> [Stated goal]:
Print out every line, exactly as written.

> [Stored data]:

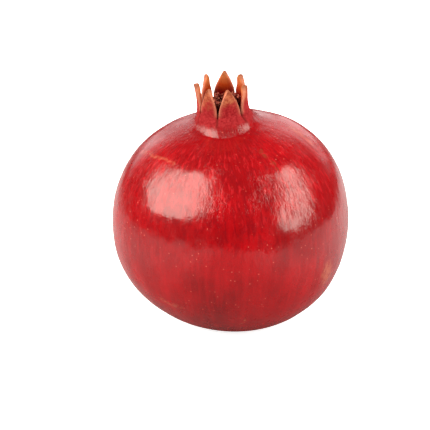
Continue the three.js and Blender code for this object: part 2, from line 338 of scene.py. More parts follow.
def sill_rise(number, across, z):
    """Each notch has its own height: how far its sill and the neck under it are raised."""
    near = LOBES[number if across < 0.5 else (number + 1) % len(LOBES)]["sill"]
    beside = math.exp(-((min(across, 1 - across) / 0.26) ** 2))
    return near * beside * ease(z, NOTCH_Z - 4, NOTCH_Z) * (1 - ease(z, NOTCH_Z, TIP_Z))

def grown(point, swell=0.0):
    """Where uneven growth puts a point of the straight fruit; swell moves it outwards first."""
    turn, radius, rise = turn_of(point), math.hypot(point.x, point.y), rise_at(point.z)
    in_cup = rise > 0 and radius < NECK_RADIUS - 1
    neck = 1.0 if in_cup else ease(point.z, COLLAR_Z, NECK_Z)
    rib_share = ease(rise, -0.9, 0.2) * (1 - ease(rise, 0.86, 0.97))
    out = radius + wave(turn, *RIBS) * rib_share
    if radius > 20:
        out += sum(wave(turn, *swelling) for swelling in SWELLINGS) * (1 - rise ** 4)
    fuller = fullness_radius(rise, FULLNESS + FULLER_SIDE * math.sin(math.radians(turn)))
    fuller /= fullness_radius(rise, FULLNESS)
    out *= mix(fuller, 1, max(neck, ease(rise, 0.8, 0.93)))
    lobe_up = clamp((point.z - NOTCH_Z) / (TIP_Z - NOTCH_Z))
    number, across = lobe_place(turn)
    lobe = LOBES[number]
    before, after = notch_drift(number), notch_drift(number + 1)
    middle = LOBES[0]["notch"] + PITCH * (number + 0.5) + (before + after) / 2
    out += lobe["curl"] * lobe_up ** 2 + swell
    if rise > 0 and not in_cup:
        out += neck_spread(turn, radius, point.z)
        sunk = CONE["drop"] * facing_front(turn) * (1 - neck) * (1 - ease(radius, 18, 36))
        point = point - Vector((0, 0, sunk))
    height = point.z + lobe["rise"] * lobe_up + sill_rise(number, across, point.z)
    turn += mix(before, after, ease(across, 0, 1)) * neck + (lobe["tip"] - middle) * lobe_up
    angle = math.radians(turn)
    return bent(Vector((out * math.sin(angle), -out * math.cos(angle), height)), neck)

# %% Lumps, folds and wrinkles finer than the CAD model's
def ripple(x, y, z, seed):
    """Smooth noise from -1 to 1."""
    return noise.noise(Vector((x + 17.3 * seed, y - 9.1 * seed, z + 4.7 * seed)))

def skin_swell(point, turn, radius, rise):
    """How far the skin of the dome stands out, in mm: never out at the resting ring."""
    share = ease(point.z, 0.6, 9)
    soft = 0.30 * ripple(point.x / 19, point.y / 19, point.z / 19, 1)
    soft += 0.13 * ripple(point.x / 8, point.y / 8, point.z / 8, 2)
    soft += 0.05 * ripple(point.x / 4, point.y / 4, point.z / 4, 3)
    angle = math.radians(turn)
    near_neck = ease(rise, 0.62, 0.9) * (1 - ease(point.z, NOTCH_Z, NOTCH_Z + 2))
    folds = 0.34 * ripple(2.6 * math.cos(angle), 2.6 * math.sin(angle), radius / 30, 4)
    folds += 0.16 * ripple(6 * math.cos(angle), 6 * math.sin(angle), radius / 22, 5)
    return share * (soft - 0.15) + near_neck * folds

def neck_swell(point, turn):
    """The neck's foot is seven-sided with a ridge under each notch, and the ridge ends in a groove above."""
    across = lobe_place(turn)[1]
    facet = math.cos(math.pi / len(LOBES)) / math.cos(math.radians((across - 0.5) * PITCH)) - 1
    foot = ease(point.z, COLLAR_Z - 1.5, COLLAR_Z + 0.6) * (1 - ease(point.z, NECK_Z, NOTCH_Z))
    groove = math.exp(-((min(across, 1 - across) * PITCH / 3.2) ** 2))
    upper = ease(point.z, NECK_Z - 0.4, NOTCH_Z - 0.6) * (1 - ease(point.z, NOTCH_Z - 0.5, NOTCH_Z + 3))
    return foot * (0.5 + facet * NECK_RADIUS) * 0.5 - upper * 0.3 * groove

def lobe_swell(point, turn, height):
    angle = math.radians(turn)
    lines = 0.12 * ripple(9 * math.cos(angle), 9 * math.sin(angle), point.z / 9, 6)
    lumps = 0.16 * ripple(point.x / 2.6, point.y / 2.6, point.z / 3.5, 7)
    return (lines + lumps) * (0.35 + 0.65 * height)

mark_names = ("crown", "neck", "inside", "margin", "crease", "rise")
marks = {name: rind.verts.layers.float.new(name) for name in mark_names}
grain = rind.verts.layers.float_vector.new("grain")

for vert in rind.verts:
    point = vert.co.copy()
    turn, radius, rise = turn_of(point), math.hypot(point.x, point.y), rise_at(point.z)
    number, across = lobe_place(turn)
    lobe_up = clamp((point.z - NOTCH_Z) / (TIP_Z - NOTCH_Z))
    outer, wall = crown_wall(point.z)
    in_cup = rise > 0 and radius < outer - wall / 2 and point.z > CUP_FLOOR_Z - 1
    from_middle = math.radians(abs(across - 0.5) * PITCH) * NECK_RADIUS
    from_crease = math.radians(min(across, 1 - across) * PITCH) * NECK_RADIUS
    vert[marks["crown"]] = lobe_up
    vert[marks["neck"]] = 1.0 if in_cup else ease(point.z, COLLAR_Z + 0.6, NECK_Z + 0.9)
    # Mask for painted shade in the fold under each notch, where the lobes part.
    vert[marks["crease"]] = math.exp(-((from_crease / 0.45) ** 2)) * ease(point.z, NOTCH_Z - 4, NOTCH_Z - 1)
    vert[marks["inside"]] = clamp((outer - radius) / wall) if in_cup else 0.0
    vert[marks["margin"]] = clamp(from_middle / lobe_half_width(point.z)) ** 6 * ease(lobe_up, 0, 0.15)
    vert[marks["rise"]] = rise
    angle = math.radians(turn)
    arc = math.atan2(point.z - EQUATOR_Z, radius) if not in_cup else math.pi / 2
    vert[grain] = Vector((math.cos(angle), math.sin(angle), arc))
    inner_share = vert[marks["inside"]]
    swell = neck_swell(point, turn) * (1 - inner_share)
    swell += skin_swell(point, turn, radius, rise) * (1 - inner_share) if not in_cup else 0
    if lobe_up > 0:
        swell += lobe_swell(point, turn, lobe_up)
    vert.co = grown(point, swell)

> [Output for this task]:
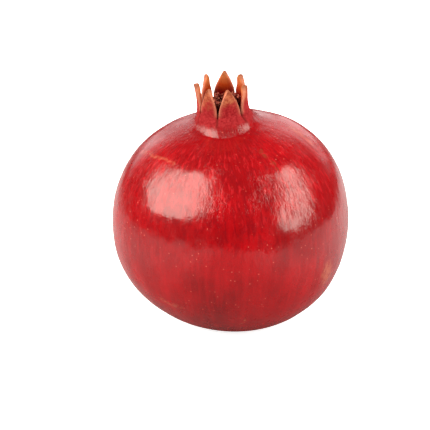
Continue the three.js and Blender code for this object: part 2, from line 338 of scene.py. More parts follow.
def sill_rise(number, across, z):
    """Each notch has its own height: how far its sill and the neck under it are raised."""
    near = LOBES[number if across < 0.5 else (number + 1) % len(LOBES)]["sill"]
    beside = math.exp(-((min(across, 1 - across) / 0.26) ** 2))
    return near * beside * ease(z, NOTCH_Z - 4, NOTCH_Z) * (1 - ease(z, NOTCH_Z, TIP_Z))

def grown(point, swell=0.0):
    """Where uneven growth puts a point of the straight fruit; swell moves it outwards first."""
    turn, radius, rise = turn_of(point), math.hypot(point.x, point.y), rise_at(point.z)
    in_cup = rise > 0 and radius < NECK_RADIUS - 1
    neck = 1.0 if in_cup else ease(point.z, COLLAR_Z, NECK_Z)
    rib_share = ease(rise, -0.9, 0.2) * (1 - ease(rise, 0.86, 0.97))
    out = radius + wave(turn, *RIBS) * rib_share
    if radius > 20:
        out += sum(wave(turn, *swelling) for swelling in SWELLINGS) * (1 - rise ** 4)
    fuller = fullness_radius(rise, FULLNESS + FULLER_SIDE * math.sin(math.radians(turn)))
    fuller /= fullness_radius(rise, FULLNESS)
    out *= mix(fuller, 1, max(neck, ease(rise, 0.8, 0.93)))
    lobe_up = clamp((point.z - NOTCH_Z) / (TIP_Z - NOTCH_Z))
    number, across = lobe_place(turn)
    lobe = LOBES[number]
    before, after = notch_drift(number), notch_drift(number + 1)
    middle = LOBES[0]["notch"] + PITCH * (number + 0.5) + (before + after) / 2
    out += lobe["curl"] * lobe_up ** 2 + swell
    if rise > 0 and not in_cup:
        out += neck_spread(turn, radius, point.z)
        sunk = CONE["drop"] * facing_front(turn) * (1 - neck) * (1 - ease(radius, 18, 36))
        point = point - Vector((0, 0, sunk))
    height = point.z + lobe["rise"] * lobe_up + sill_rise(number, across, point.z)
    turn += mix(before, after, ease(across, 0, 1)) * neck + (lobe["tip"] - middle) * lobe_up
    angle = math.radians(turn)
    return bent(Vector((out * math.sin(angle), -out * math.cos(angle), height)), neck)

# %% Lumps, folds and wrinkles finer than the CAD model's
def ripple(x, y, z, seed):
    """Smooth noise from -1 to 1."""
    return noise.noise(Vector((x + 17.3 * seed, y - 9.1 * seed, z + 4.7 * seed)))

def skin_swell(point, turn, radius, rise):
    """How far the skin of the dome stands out, in mm: never out at the resting ring."""
    share = ease(point.z, 0.6, 9)
    soft = 0.30 * ripple(point.x / 19, point.y / 19, point.z / 19, 1)
    soft += 0.13 * ripple(point.x / 8, point.y / 8, point.z / 8, 2)
    soft += 0.05 * ripple(point.x / 4, point.y / 4, point.z / 4, 3)
    angle = math.radians(turn)
    near_neck = ease(rise, 0.62, 0.9) * (1 - ease(point.z, NOTCH_Z, NOTCH_Z + 2))
    folds = 0.34 * ripple(2.6 * math.cos(angle), 2.6 * math.sin(angle), radius / 30, 4)
    folds += 0.16 * ripple(6 * math.cos(angle), 6 * math.sin(angle), radius / 22, 5)
    return share * (soft - 0.15) + near_neck * folds

def neck_swell(point, turn):
    """The neck's foot is seven-sided with a ridge under each notch, and the ridge ends in a groove above."""
    across = lobe_place(turn)[1]
    facet = math.cos(math.pi / len(LOBES)) / math.cos(math.radians((across - 0.5) * PITCH)) - 1
    foot = ease(point.z, COLLAR_Z - 1.5, COLLAR_Z + 0.6) * (1 - ease(point.z, NECK_Z, NOTCH_Z))
    groove = math.exp(-((min(across, 1 - across) * PITCH / 3.2) ** 2))
    upper = ease(point.z, NECK_Z - 0.4, NOTCH_Z - 0.6) * (1 - ease(point.z, NOTCH_Z - 0.5, NOTCH_Z + 3))
    return foot * (0.5 + facet * NECK_RADIUS) * 0.5 - upper * 0.3 * groove

def lobe_swell(point, turn, height):
    angle = math.radians(turn)
    lines = 0.12 * ripple(9 * math.cos(angle), 9 * math.sin(angle), point.z / 9, 6)
    lumps = 0.16 * ripple(point.x / 2.6, point.y / 2.6, point.z / 3.5, 7)
    return (lines + lumps) * (0.35 + 0.65 * height)

mark_names = ("crown", "neck", "inside", "margin", "crease", "rise")
marks = {name: rind.verts.layers.float.new(name) for name in mark_names}
grain = rind.verts.layers.float_vector.new("grain")

for vert in rind.verts:
    point = vert.co.copy()
    turn, radius, rise = turn_of(point), math.hypot(point.x, point.y), rise_at(point.z)
    number, across = lobe_place(turn)
    lobe_up = clamp((point.z - NOTCH_Z) / (TIP_Z - NOTCH_Z))
    outer, wall = crown_wall(point.z)
    in_cup = rise > 0 and radius < outer - wall / 2 and point.z > CUP_FLOOR_Z - 1
    from_middle = math.radians(abs(across - 0.5) * PITCH) * NECK_RADIUS
    from_crease = math.radians(min(across, 1 - across) * PITCH) * NECK_RADIUS
    vert[marks["crown"]] = lobe_up
    vert[marks["neck"]] = 1.0 if in_cup else ease(point.z, COLLAR_Z + 0.6, NECK_Z + 0.9)
    # Mask for painted shade in the fold under each notch, where the lobes part.
    vert[marks["crease"]] = math.exp(-((from_crease / 0.45) ** 2)) * ease(point.z, NOTCH_Z - 4, NOTCH_Z - 1)
    vert[marks["inside"]] = clamp((outer - radius) / wall) if in_cup else 0.0
    vert[marks["margin"]] = clamp(from_middle / lobe_half_width(point.z)) ** 6 * ease(lobe_up, 0, 0.15)
    vert[marks["rise"]] = rise
    angle = math.radians(turn)
    arc = math.atan2(point.z - EQUATOR_Z, radius) if not in_cup else math.pi / 2
    vert[grain] = Vector((math.cos(angle), math.sin(angle), arc))
    inner_share = vert[marks["inside"]]
    swell = neck_swell(point, turn) * (1 - inner_share)
    swell += skin_swell(point, turn, radius, rise) * (1 - inner_share) if not in_cup else 0
    if lobe_up > 0:
        swell += lobe_swell(point, turn, lobe_up)
    vert.co = grown(point, swell)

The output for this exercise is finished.